Ginny admits that Larry’s plan seems unusual, and not really consonant with his usual behavior. And yet she goes along with it, anyway—presumably because she feels she has a right to own the land, anyway. Jess is depicted as someone who can play both sides of the field at once: he can be friendly with Larry and Harold while also keeping Ginny’s secrets safe.
In bed with Tyler later that night, Ginny thinks about her relationship with Tyler. In the past, Tyler has always been completely open with Ginny, so much so that other people seem stiff and dishonest by comparison. Tyler thinks that Ginny has had three miscarriages, but in actuality, Ginny has had five. After their third miscarriage, Tyler insisted on Ginny using birth control whenever they had sex. Instead, Ginny secretly didn’t wear a diaphragm, and went about trying to get pregnant without telling Tyler. Ginny has told Rose about her secret, and Rose has sworn not to tell anyone. Ginny enjoys keeping a secret from Tyler—she feels alive and “full of possibilities.”

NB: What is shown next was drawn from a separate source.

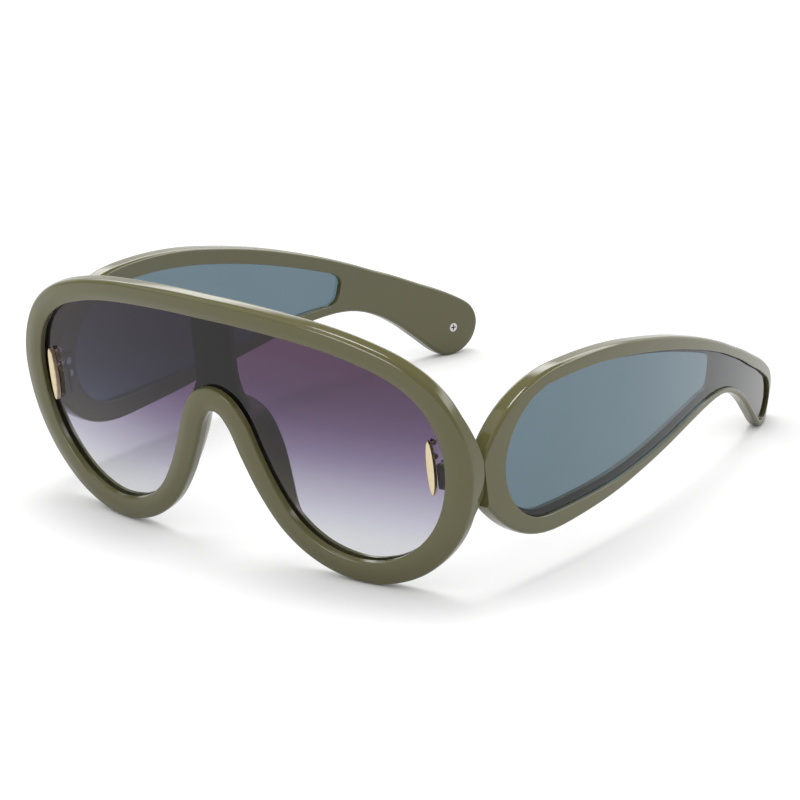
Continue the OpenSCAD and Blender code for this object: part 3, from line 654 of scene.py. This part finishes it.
def mix_colours(tree, share, a, b):
    return add(tree, "ShaderNodeMix", {"data_type": "RGBA"}, i0=share, i6=a, i7=b).outputs[2]


def mix_values(tree, share, a, b):
    return add(tree, "ShaderNodeMix", {"data_type": "FLOAT"}, i0=share, i2=a, i3=b).outputs[0]


def span(tree, value, low, high, first=0.0, last=1.0):
    """Low up to the first value, high from the last one on, and straight between them."""
    return add(tree, "ShaderNodeMapRange", Value=value, i1=first, i2=last, i3=low,
               i4=high).outputs[0]


def along(tree, place, way):
    """How far a place lies along a way."""
    return add(tree, "ShaderNodeVectorMath", {"operation": "DOT_PRODUCT"}, i0=place,
               i1=tuple(way)).outputs["Value"]


def noise(tree, where, scale, detail, roughness=0.5):
    return add(tree, "ShaderNodeTexNoise", Vector=where, Scale=scale, Detail=detail,
               Roughness=roughness).outputs["Fac"]


def stretched_noise(tree, where, scales, detail):
    stretched = add(tree, "ShaderNodeMapping", Vector=where, Scale=scales).outputs[0]
    return noise(tree, stretched, scale=1.0, detail=detail, roughness=0.6)


def bump(tree, height, strength, distance, **more):
    return add(tree, "ShaderNodeBump", Strength=strength, Distance=distance, Height=height,
               **more).outputs[0]


def ramp(tree, factor, stops):
    node = add(tree, "ShaderNodeValToRGB", Fac=factor)
    while len(node.color_ramp.elements) < len(stops):
        node.color_ramp.elements.new(1.0)
    for element, (place, colour) in zip(node.color_ramp.elements, stops):
        element.position = place
        element.color = colour
    return node.outputs["Color"]


def light_path(tree):
    """The light path, and a value that is 1 where the camera looks, also through the lenses."""
    path = add(tree, "ShaderNodeLightPath")
    return path, maths(tree, "MAXIMUM", path.outputs["Is Camera Ray"],
                       path.outputs["Is Transmission Ray"])


def new_material(name):
    material = bpy.data.materials.new(name)
    material.use_nodes = True
    tree = material.node_tree
    tree.nodes.clear()
    return material, tree


def object_place(tree):
    return add(tree, "ShaderNodeTexCoord").outputs["Object"]


def finish_surface(tree, socket):
    add(tree, "ShaderNodeOutputMaterial", Surface=socket)


# ---------------------------------------------------------------- materials
WHITE = (1, 1, 1, 1)


def plastic(name, base, warm, deep):
    """Glossy solid-coloured acetate: a slow drift of colour, faint ripples and scuffs."""
    material, tree = new_material(name)
    where = object_place(tree)
    body = mix_colours(tree, noise(tree, where, scale=38.0, detail=2.0), deep, base)
    cloud = span(tree, noise(tree, where, scale=14.0, detail=1.0), low=0.0, high=0.2,
                 first=0.45, last=0.8)
    colour = mix_colours(tree, cloud, body, warm)
    scuff = stretched_noise(tree, where, scales=(900.0, 160.0, 700.0), detail=5.0)
    rough = span(tree, scuff, low=0.10, high=0.17, first=0.35, last=0.75)
    ripple = bump(tree, noise(tree, where, scale=160.0, detail=1.0), strength=0.12,
                  distance=0.0002)
    fine = bump(tree, scuff, strength=0.04, distance=0.00004, Normal=ripple)
    shader = add(tree, "ShaderNodeBsdfPrincipled", Base_Color=colour, Roughness=rough, IOR=1.5,
                 Normal=fine)
    shader.inputs["Coat Weight"].default_value = 0.25
    shader.inputs["Coat Roughness"].default_value = 0.03
    finish_surface(tree, shader.outputs[0])
    return material


# A clear sheet's shine: seen head-on, and the share of it that is left on the inside
HEAD_ON, GLANCE_POWER, INSIDE_SHARE = 0.042, 5.0, 0.1


def sheet_surface(tree, where, tint, smudge_scale, glance):
    """A thin clear sheet: it tints what is behind it, and shines more at a glancing view."""
    facing = add(tree, "ShaderNodeLayerWeight", Blend=0.5).outputs["Facing"]
    rise = maths(tree, "MULTIPLY", maths(tree, "POWER", facing, GLANCE_POWER), glance)
    backfacing = add(tree, "ShaderNodeNewGeometry").outputs["Backfacing"]
    outside = maths(tree, "MULTIPLY", maths(tree, "SUBTRACT", 1.0, backfacing), 1 - INSIDE_SHARE)
    share = maths(tree, "MULTIPLY", maths(tree, "ADD", rise, HEAD_ON),
                  maths(tree, "ADD", outside, INSIDE_SHARE))
    clear = add(tree, "ShaderNodeBsdfTransparent", Color=tint)
    rough = span(tree, noise(tree, where, smudge_scale, detail=4.0), low=0.015, high=0.06)
    wave = bump(tree, noise(tree, where, scale=45.0, detail=1.0), strength=0.05, distance=0.0001)
    shine = add(tree, "ShaderNodeBsdfGlossy", Color=WHITE, Roughness=rough, Normal=wave)
    sheet = add(tree, "ShaderNodeMixShader", i0=share, i1=clear.outputs[0], i2=shine.outputs[0])
    finish_surface(tree, sheet.outputs[0])


# Light that the shield lens lets through, at heights above its middle
LENS_LOW, LENS_HIGH = -30.0, 30.0
LENS_STOPS = [(-29, (0.70, 0.71, 0.73)), (-23.3, (0.60, 0.607, 0.64)), (-18, (0.49, 0.48, 0.565)),
              (-9.7, (0.32, 0.30, 0.39)), (-2.4, (0.19, 0.153, 0.247)),
              (5.4, (0.115, 0.075, 0.145)), (12.6, (0.082, 0.046, 0.096)),
              (24, (0.069, 0.031, 0.067))]


def gradient_material(name):
    material, tree = new_material(name)
    where = object_place(tree)
    up = FRONT_POSE.to_3x3() @ Vector((0, 0, 1))
    base = up.dot(TO_METRES @ (FRONT_POSE @ Vector((0, 0, 0))))
    place = span(tree, along(tree, where, up), low=0.0, high=1.0, first=base + LENS_LOW * MM,
                 last=base + LENS_HIGH * MM)
    stops = [((z - LENS_LOW) / (LENS_HIGH - LENS_LOW), root(c)) for z, c in LENS_STOPS]
    sheet_surface(tree, where, ramp(tree, place, stops), smudge_scale=70.0, glance=0.95)
    return material


# A slow drift of the light that an insert lets through: places on the noise, and shares
INSERT_DRIFT = [(0.3, 0.97), (0.7, 1.03)]


def insert_material(name, through):
    material, tree = new_material(name)
    where = object_place(tree)
    stops = [(place, root([v * share for v in through])) for place, share in INSERT_DRIFT]
    tint = ramp(tree, noise(tree, where, scale=30.0, detail=1.0), stops)
    sheet_surface(tree, where, tint, smudge_scale=60.0, glance=1.15)
    return material


# Painted shade in the screw's recess: it turns from bright to dark between these depths below the
# top of its head
PAINTED_SHADE_START, PAINTED_SHADE_FULL = 0.06, 0.12
PAINTED_SHADE_COLOUR = (0.01, 0.01, 0.01, 1)


def metal(name, colour, dark, rough, grain, recess=None):
    """Metal with a fine grain. A recess, given as a point and its outward way, gets painted shade
    inside.
    """
    material, tree = new_material(name)
    where = object_place(tree)
    lines = stretched_noise(tree, where, grain, detail=4.0)
    tint = mix_colours(tree, lines, dark, colour)
    if recess:
        point, way = recess
        # The right side is folded onto the left
        here = add(tree, "ShaderNodeSeparateXYZ", Vector=where)
        folded = add(tree, "ShaderNodeCombineXYZ",
                     X=add(tree, "ShaderNodeMath", {"operation": "ABSOLUTE"},
                           i0=here.outputs["X"]).outputs[0],
                     Y=here.outputs["Y"], Z=here.outputs["Z"]).outputs[0]
        top = point.dot(way)
        unshaded = span(tree, along(tree, folded, way), low=0.0, high=1.0,
                   first=top - PAINTED_SHADE_FULL * MM, last=top - PAINTED_SHADE_START * MM)
        # Painted shade: the floor of the screw's recess is coloured almost black
        tint = mix_colours(tree, unshaded, PAINTED_SHADE_COLOUR, tint)
    shader = add(tree, "ShaderNodeBsdfPrincipled", Base_Color=tint,
                 Roughness=span(tree, lines, *rough),
                 Normal=bump(tree, lines, strength=0.05, distance=0.00003))
    shader.inputs["Metallic"].default_value = 1.0
    finish_surface(tree, shader.outputs[0])
    return material


OLIVE = plastic("olive_acetate", base=srgb(105, 102, 65), warm=srgb(112, 102, 44),
                deep=srgb(101, 99, 62))
LENS = gradient_material("gradient_tint")
INSERT = insert_material("blue_grey_tint", through=(0.106, 0.162, 0.196))
GOLD = metal("pale_gold", srgb(240, 228, 196), srgb(224, 202, 156), rough=(0.16, 0.3),
             grain=(300, 300, 2500))
BRIGHT = dict(colour=srgb(226, 227, 229), dark=srgb(196, 197, 200), rough=(0.22, 0.36),
              grain=(1500, 1500, 400))
STEEL = metal("bright_steel", **BRIGHT)
# The tip screw's recess gets painted shade
SCREW = metal("bright_screw", **BRIGHT, recess=(TO_METRES @ SCREW_POSE @ Vector((0, 0, 0)),
                                                SCREW_POSE.to_3x3() @ Vector((0, 0, 1))))
DARK = metal("dark_hinge_metal", srgb(92, 92, 95), srgb(60, 60, 63), rough=(0.28, 0.42),
             grain=(600, 600, 2500))


# ---------------------------------------------------------------- the pieces
def dress(obj, material, body, slot, *stands_for):
    obj.data.materials.clear()
    obj.data.materials.append(material)
    for face in obj.data.polygons:
        face.material_index = 0
    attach(obj, body)
    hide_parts(*stands_for)
    # Small faces beside a large flat one don't bend its shading
    obj.modifiers.new("normals", "WEIGHTED_NORMAL").keep_sharp = True


front = build_front()
dress(front, OLIVE, "front", "olive_plastic", "front_frame")
lens = build_lens()
dress(lens, LENS, "front", "shield_tint", "shield_lens")
badge = build_badge()
dress(badge, GOLD, "front", "gilt", "badge_left")
badge_right = mirrored(badge, "gold_badge_right")
dress(badge_right, GOLD, "front", "gilt", "badge_right")
arm = build_arm()
insert = build_insert()
dress(arm, OLIVE, "temple_left", "olive_plastic", "temple_arm_left")
dress(insert, INSERT, "temple_left", "insert_tint", "temple_lens_left")
arm_right = mirrored(arm, "temple_moulding_right")
dress(arm_right, OLIVE, "temple_right", "olive_plastic", "temple_arm_right")
insert_right = mirrored(insert, "temple_insert_right")
dress(insert_right, INSERT, "temple_right", "insert_tint", "temple_lens_right")

# The model's own metal pieces, with their material and the width of their bevels
METAL_PIECES = [("front_hinge_", DARK, 0.08), ("temple_hinge_", DARK, 0.08),
                ("badge_clips_", STEEL, 0.06), ("front_hinge_rivets_", STEEL, 0.08),
                ("temple_hinge_rivets_", STEEL, 0.08), ("hinge_screw_", STEEL, 0.08),
                ("tip_screw_", SCREW, 0.07)]
for side in ("left", "right"):
    for name, material, width in METAL_PIECES:
        piece = nodes[name + side]
        piece.data.materials.clear()
        piece.data.materials.append(material)
        smooth(piece, PLAIN_ANGLE)
        add_bevel(piece, "edges", width, segments=2, angle=40)

# ---------------------------------------------------------------- floor
# The floor lies just below the feet. The camera sees it white, with the shadows of the lamps and
# a soft one close to what stands on it.
FLOOR_REACH, FLOOR_Z = 4.0, -0.00005
FLOOR_COLOUR, FLOOR_GLOW, FLOOR_SHINE_GLOW, SOFT_SHADOW_REACH = 0.6, 0.5, 0.3, 0.03

floor_mesh = bpy.data.meshes.new("floor")
floor_mesh.from_pydata([(x * FLOOR_REACH, y * FLOOR_REACH, FLOOR_Z)
                        for x, y in ((-1, -1), (1, -1), (1, 1), (-1, 1))], [], [(0, 1, 2, 3)])
floor = bpy.data.objects.new("floor", floor_mesh)
bpy.context.scene.collection.objects.link(floor)
material, tree = new_material("white_floor")
path, plain_seen = light_path(tree)
seen = maths(tree, "MAXIMUM", maths(tree, "MULTIPLY", plain_seen, FLOOR_GLOW),
             maths(tree, "MULTIPLY", path.outputs["Is Glossy Ray"], FLOOR_SHINE_GLOW))
plain = add(tree, "ShaderNodeBsdfDiffuse", Color=(FLOOR_COLOUR, FLOOR_COLOUR, FLOOR_COLOUR, 1))
open_part = add(tree, "ShaderNodeAmbientOcclusion", {"samples": 8},
                Distance=SOFT_SHADOW_REACH).outputs["AO"]
glow = add(tree, "ShaderNodeEmission", Color=WHITE,
           Strength=maths(tree, "MULTIPLY", seen, open_part))
both = add(tree, "ShaderNodeAddShader", i0=plain.outputs[0], i1=glow.outputs[0])
finish_surface(tree, both.outputs[0])
floor_mesh.materials.append(material)

# ---------------------------------------------------------------- light
# What shines on the glasses: a pale wall behind with a bright band high up, a dim room in front
# with one small bright patch in it, and a dark ceiling
ROOM_FRONT, ROOM_BACK, BAND, PATCH, CEILING = 0.35, 0.9, 2.8, 5.0, 0.3
PATCH_WAY = Vector((-0.05, -0.95, 0.22)).normalized()
# Light on dull surfaces, and what the camera sees of the world
FILL, PLAIN_WORLD = 0.66, 1.0

world = bpy.data.worlds.new("studio")
bpy.context.scene.world = world
world.use_nodes = True
tree = world.node_tree
tree.nodes.clear()
path, plain_seen = light_path(tree)
way = add(tree, "ShaderNodeTexCoord").outputs["Generated"]
toward = add(tree, "ShaderNodeSeparateXYZ", Vector=way)
back_way, up_way = toward.outputs["Y"], toward.outputs["Z"]
behind = span(tree, back_way, low=ROOM_FRONT, high=ROOM_BACK, first=-0.1, last=0.3)
band = maths(tree, "MULTIPLY", span(tree, back_way, low=0.0, high=BAND, first=0.1, last=0.4),
             span(tree, up_way, low=0.0, high=1.0, first=0.36, last=0.46))
patch = span(tree, along(tree, way, PATCH_WAY), low=0.0, high=PATCH,
             first=cos(radians(14)), last=cos(radians(9)))
wall = maths(tree, "ADD", maths(tree, "ADD", behind, band), patch)
ceiling = span(tree, up_way, low=0.0, high=1.0, first=0.56, last=0.66)
room = mix_values(tree, ceiling, wall, CEILING)
unseen = mix_values(tree, path.outputs["Is Glossy Ray"], FILL, room)
strength = mix_values(tree, plain_seen, unseen, PLAIN_WORLD)
background = add(tree, "ShaderNodeBackground", Color=WHITE, Strength=strength)
add(tree, "ShaderNodeOutputWorld", Surface=background.outputs[0])


def sun(name, power, place, spread):
    """A sun that shines from a place to the middle."""
    light = bpy.data.lights.new(name, "SUN")
    light.energy = power
    light.angle = radians(spread)
    obj = bpy.data.objects.new(name, light)
    obj.location = place
    obj.rotation_euler = (-Vector(place)).to_track_quat("-Z", "Y").to_euler()
    bpy.context.scene.collection.objects.link(obj)


sun("overhead", power=1.2, place=(-0.1, 0.05, 1.0), spread=24)
sun("front_left", power=0.45, place=(-0.6, -0.7, 0.8), spread=60)

# ---------------------------------------------------------------- camera
CAMERA_PLACE = (0.4914, -0.66533, 0.2946)
CAMERA_TURN, CAMERA_DIP = radians(36.89), radians(18.47)

camera_data = bpy.data.cameras.new("camera")
camera_data.sensor_width = 36.0
camera_data.lens = 148.6
camera_data.clip_end = 20.0
camera = bpy.data.objects.new("camera", camera_data)
camera.location = CAMERA_PLACE
camera.rotation_euler = (pi / 2 - CAMERA_DIP, 0, CAMERA_TURN)
bpy.context.scene.collection.objects.link(camera)
bpy.context.scene.camera = camera
bpy.context.scene.view_settings.view_transform = "Standard"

Ginny keeps secrets from everyone, even Ty, whom she trusts. Ginny clearly feels guilty for being unable to have kids—her own lack of fertility is contrasted with the land her family’s life centers around, and with the expectations for women in her society. But Ginny seems to savor her secrets—because her opportunities for independence are so limited, and because she lives in a small community where everybody seems to know everybody else, she relishes any chance to escape from other people’s “surveillance,” even that of her own husband.